M&As crucial for ITC to reach Rs 1 trn revenue from non-cigarettes FMCG biz

M&As crucial for ITC to reach Rs 1 trn revenue from non-cigarettes FMCG biz

ITC is on a war footing. The Kolkata-based diversified conglomerate, which aims to garner revenues of Rs 1 trillion from non-cigarettes fast-moving consumer goods (FMCG) business by 2030, is preparing to venture into at all possible products categories. It is also exploring mergers and acquisitions.

Much like its local peer Patanjali, the firm has begun a blitzkrieg in the food and personal care space this year — with over three dozen product launches during the April-June period alone. Patanjali was rapidly expanding its portfolio in mid-2015, when it was growing at over 100 per cent a year.

ITC’s growth in non-cigarettes FMGC stood at 14.3 per cent during the June quarter. But now the firm’s strategy is being guided by its rush to achieve the revenue target. And, to achieve that, ITC needs to grow its non-cigarettes FMCG business by close to 17 per cent a year till 2030.

B Sumant, president, FMCG, who also oversees the cigarettes business, is aware of the mammoth task at hand. “To get to Rs 1 trillion, we have to enter a lot more categories,” he said. “In the long term, food will be the largest segment, followed by personal care and stationary. We will be present in all existing categories, and will be launching new variants and new platforms inside the broader categories. We will also launch wholly new categories, as we have done in snacks and cookies.

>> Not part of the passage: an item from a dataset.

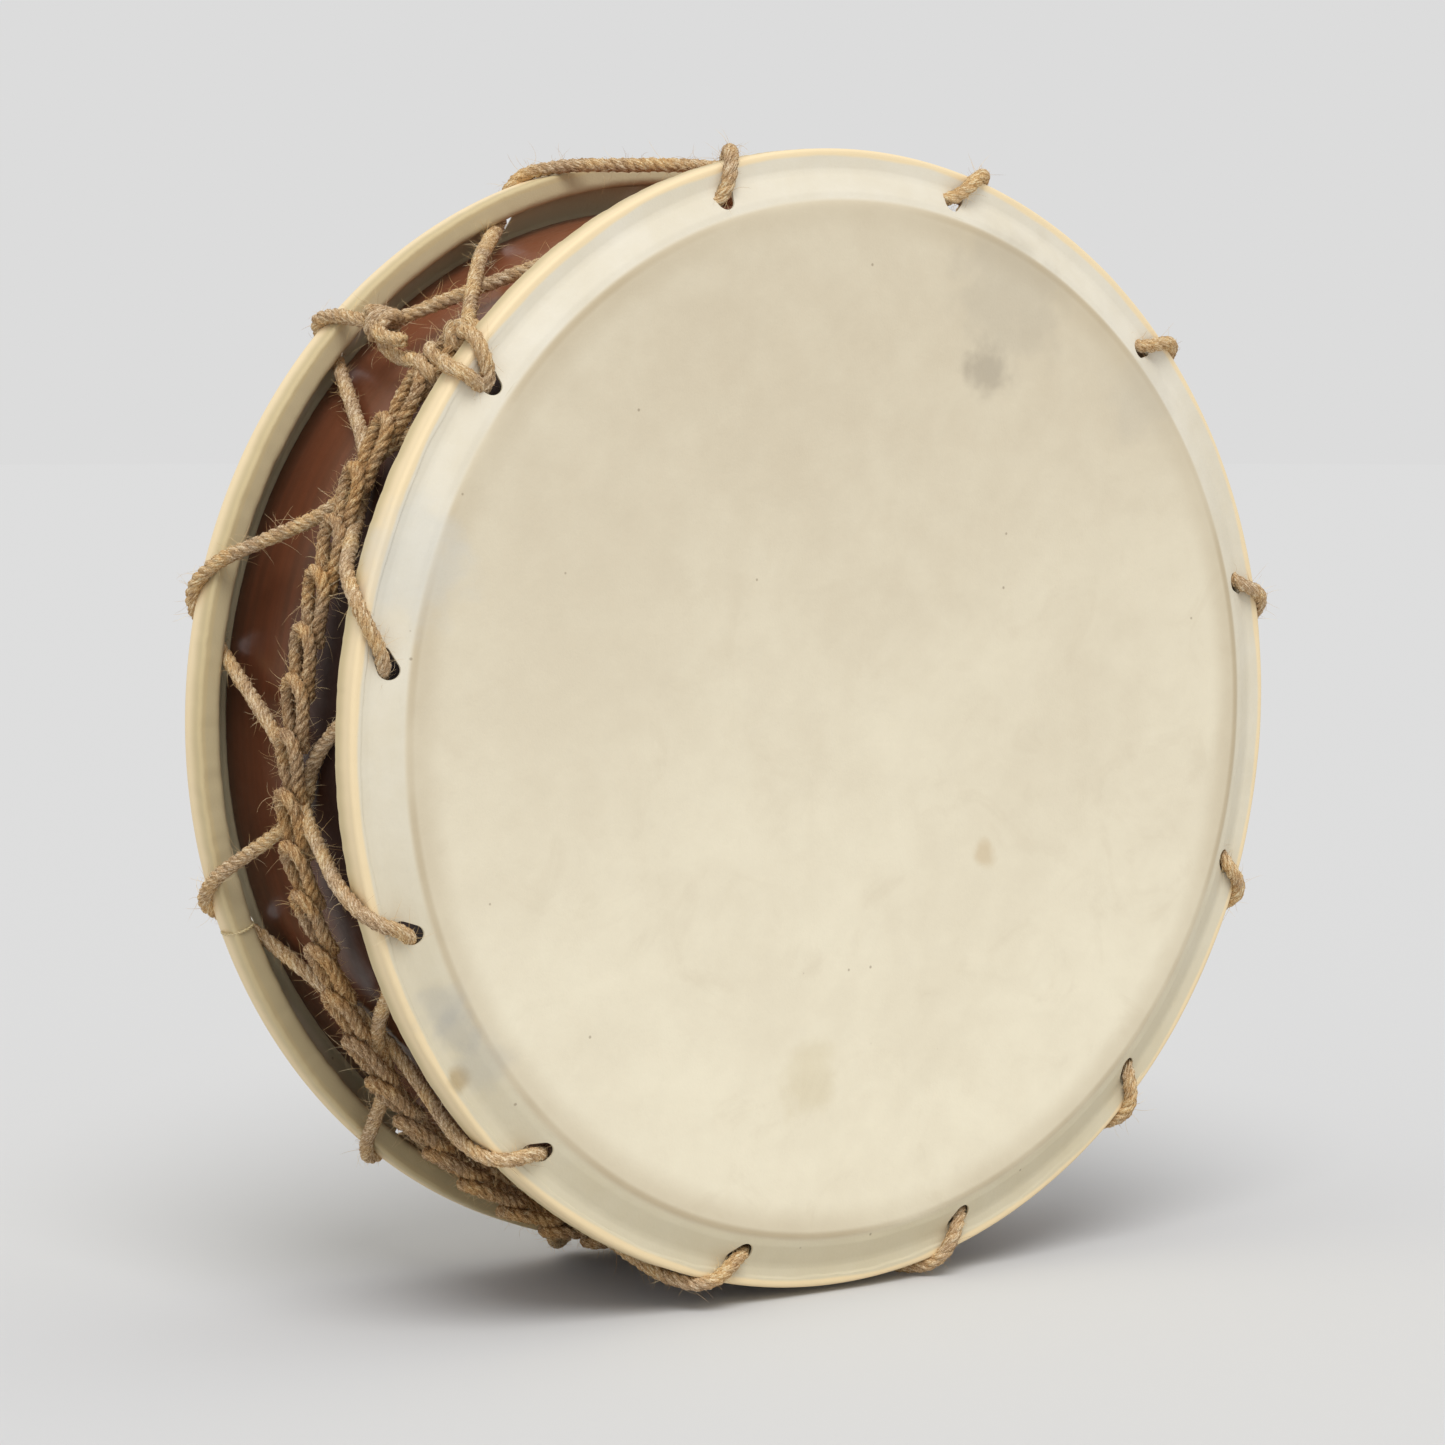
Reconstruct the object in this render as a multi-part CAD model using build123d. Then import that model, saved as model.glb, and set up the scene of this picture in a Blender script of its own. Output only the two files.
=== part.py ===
from build123d import *
import math
import os

# A shallow two-headed frame drum, standing on its rim. Its axis runs along Y, the front
# head faces -Y, and +Z is up. Angles run round the drum from the top towards -X.

# ------------------------------------------------------------ driving dimensions, mm
shell_outer_radius = 202.5     # bent-wood shell, a nominal 16 inch drum
shell_length = 135.5           # bearing edge to bearing edge
shell_wall = 7.0
bearing_edge_radius = 2.0

inner_ring_thickness = 6.0     # reinforcing rings glued inside each end of the shell
inner_ring_height = 18.0
inner_ring_setback = 1.5       # ring stands back from the bearing edge
inner_ring_chamfer = 1.5

skin_thickness = 1.0
head_rise = 6.6                # the head stands this far proud of the hoop's face

lacing_gap = 10.5              # open gap between shell and hoop, where the rope passes
hoop_width = 10.0              # across the skin-covered hoop, radially
hoop_height = 12.0             # across the skin-covered hoop, along the axis
hoop_corner = 3.0

rope_diameter = 6.0
hole_room = 3.6                # how much wider the punched holes are than the rope
hole_inset = 3.0               # hole centre to the hoop's inner side
worn_room = 1.4                # how much wider than the rope the notch is that it wears
worn_share = 0.28              # of the way from the hole to the rope's rim crossing

knot_radius = 8.0
knot_length = 13.0
chain_diameter = 13.0
thread_diameter = 1.4
thread_angle = 111.0

glue_gap = 0.1
touch_gap = 0.2
crossing_gap = 0.3
crossing_room = 2.1            # between two ropes where one passes over the other
chord_room = 1.8               # keeps a rope's straight runs clear of the round shell

bend_share = 0.45              # of the shorter run, that a cord's bend takes up
lacing_bend_share = 0.3        # the same for the lacing, whose runs are long
widest_bend = 400.0            # largest bend radius that a cord is given

# Where the holes were punched by hand and where the rope crosses each rim on its way to
# them, in degrees round from the top towards -X.
front_hole_angles = (16, 51, 82, 109, 137.5, 166.5, 196.5, 224.5, 251.5, 283.5, 314, 345.5)
front_rim_angles = (14, 48.5, 77, 106, 134, 163, 192.5, 221.5, 249, 281, 311.5, 342.5)
rear_hole_angles = (21.3, 46.8, 81, 112, 143.5, 171, 200, 228, 256, 287, 317, 349)
rear_rim_angles = (18, 46.2, 77, 108, 142, 168, 196.5, 224.5, 252.5, 283.5, 313.5, 345.5)

# Where the two lacing ropes cross: degrees, place along the axis, and how far the crossing
# is lifted off the shell.
crossings = (
    (36, 1, 3.5), (63, -14, 0), (95, -2, 0), (126, 4, 0), (152, 8, 0), (181, 2, 0),
    (210, -2, 0), (238, 2, 0), (267, 0, 0), (298, -3, 0), (330, 0, 0), (363.5, 0, 3.5),
)

# Knots on the lacing: degrees, place along the axis, and distance off the shell.
front_knot_spot = (46.8, -41.8, 16.5)
rear_knot_spot = (45.2, 24, 17)
first_rise = 1.0               # degrees between a knot's first edge point and its rim point

# Middle of the cut end's tip, as the rear knot's spot is given, and the cord that runs
# from the rear knot to the start of the chain.
cut_end_tip = (47.4, -1, 17)
tie_cord_route = ((46.4, 24, 13.5), (47.9, 15, 9.5), (48.4, -9, 9.5), (50, -34, 13))

# Route of the chain-plaited rope that gathers the crossings: degrees, place along the
# axis, and how far its middle stands off the shell.
chain_route = (
    (49.3, -35, 14.5), (55.6, -25, 13), (64, -17, 13.2), (79, -14, 12.6), (95, -3, 13.2),
    (109, -1, 12.6), (124, 5, 13.4), (138, 8, 15.5), (152, 7, 18.5), (166, 5, 14.0),
    (181, 2, 13.2), (196, -3, 12.6), (210, -1, 13.2), (224, 3, 12.6), (238, 1, 13.2),
    (253, -3, 12.6), (267, 0, 13.2), (283, 2, 12.6), (298, -2, 13.2), (314, -4, 12.6),
    (330, 0, 13.2), (336, 1.5, 12.8),
)

# ------------------------------------------------------------ worked-out sizes
rope_radius = rope_diameter / 2
rope_bend = hoop_corner + rope_radius
hole_diameter = rope_diameter + hole_room
worn_notch = rope_diameter + worn_room
hoop_inner_radius = shell_outer_radius + lacing_gap
hoop_outer_radius = hoop_inner_radius + hoop_width
head_plane = shell_length / 2 + skin_thickness
hoop_face = head_plane - head_rise
hoop_back = hoop_face - hoop_height
hole_radius = hoop_inner_radius - hole_inset
crease_radius = shell_outer_radius + skin_thickness / 2
rope_over_rim = hoop_outer_radius + rope_radius + touch_gap
rope_over_face = hoop_face + rope_radius + touch_gap
rope_in_gap = hoop_inner_radius - rope_radius - 2 * touch_gap
inner_crossing = shell_outer_radius + rope_radius + chord_room
outer_crossing = inner_crossing + rope_diameter + crossing_room
upward = (Align.CENTER, Align.CENTER, Align.MIN)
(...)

We are preparing to enter the mass-market chocolate segment. Action will be in segments like juices, beverages and confectionaries shortly. We will also expand our dairy portfolio with value-added products.” The firm has also entered the packaged cake market.

During the June quarter, securities research firm Edelweiss Securities said ITC’s branded packaged foods businesses posted robust growth in revenue, with most major categories recording improvement in market standing. In the staples, snacks and meals business, Aashirvaad atta staged a progressive recovery.

According to Sumant, nearly two dozen products, which are in the pipeline, would cater to the growing health and wellness segment. In India, the healthier products business is growing at a 50 per cent rate than conventional FMCG items. “Benefit-led, functional and curative products would be the key focus areas. Products for older consumers, immunity improvement, diabetic and other diseased people, and pregnant women are being worked out,” he said.

Organic growth alone, however, may not be sufficient to hit the revenue target. “While organic growth could be 10-15 per cent, we need to grow inorganically too. We are looking for assets where there is gap in our portfolio. Recently, we acquired Charmis from Colgate-Palmolive and Nylime, a floor cleaner brand. After we enter a new category with an acquisition, we will grow them fast.”

In fact, ITC is in active discussions with at a number of start-ups. “We will not go for acquisitions that would buy us large market shares. Rather, it is cost effective to buy smaller brands and scale them many times. Otherwise it’s difficult to return the investments to the stakeholders,” said Sumant.